Эта астраханская комната не похожа на тысячи виденных мною провинциальных квартир. Здесь не было ни этажерок, ни салфеточек, ни фарфоровых слонов, ни оленьих рогов, ни ширмочек, ни олеографий, ни горшков с фикусами, ни ваз с пыльными бумажными цветами, ни развешанных по стенам вееров. Здесь была какая–то особенная тишина, точно комната была вырвана из города и переброшена в безлюдную пустыню. В столовой стоял холодный самовар, чашки не были убраны. На клеенке сиротливо лежало несколько виноградинок. Это квартира Хлебниковых. Сам Велимир в холщовых брюках и сандалиях на босу ногу. Он Сутуловат, на лице его тугая улыбка. Глаза его прощупывают мозг собеседника, будто собираются вынуть его из черепной коробки и положить на фаянсовое блюдо или в жестяную пепельницу. Он похож на человека, который знает больше того, что знают другие. Он разводит руками. Где–то в буфете, кажется, есть еще виноград. Громадный буфет стоит, как сторож, караулящий столовую. Весь город завален сентябрьским виноградом. Вчера мы бродили в загородном винограднике, и нам не верилось, что сейчас восемнадцатый год, такая там тишина. Велимир говорил о союзе азиатских народов. Я вспоминаю старый Петербург, Неву, Васильевский остров, квартиру Исаковых в Академии художеств, где я познакомился с Хлебниковым.

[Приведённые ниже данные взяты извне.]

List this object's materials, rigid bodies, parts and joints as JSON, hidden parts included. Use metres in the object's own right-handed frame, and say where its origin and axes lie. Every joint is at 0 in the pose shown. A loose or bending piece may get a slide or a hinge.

В семью Исаковых меня ввел пасынок Исакова Левушка Бруни, а с ним меня познакомил мой друг Никс Бальмонт. Хлебников объявил себя председателем Земного Шара и впоследствии среди других сопредседателей назвал и мое имя.

Теперь другие времена, но Велимир Хлебников не может успокоиться. Он погружен в цифры, он влюблен в цифры. По–прежнему его катехизис — это «Время — мера мира», брошюра, изданная им в 1916 году. Астраханскую тишину сотрясают выстрелы. Всю землю, весь мир сотрясают выстрелы. Пылают шпалы железнодорожных путей, всюду возникают заговоры. Староверы предсказывают конец мира и приводят цитаты из Апокалипсиса.

Доедем ли мы до Москвы? На какой–то глухой станции под шум осеннего дождя ко мне подходит солдат: «Идем к коменданту!» «Товарищ комендант, Керенского поймал…» Я вынимаю документ, подписанный Луначарским. Комендант ухмыляется. И неожиданно вынимает из кармана гимнастерки несколько документов и раскладывает их передо мной, как карты.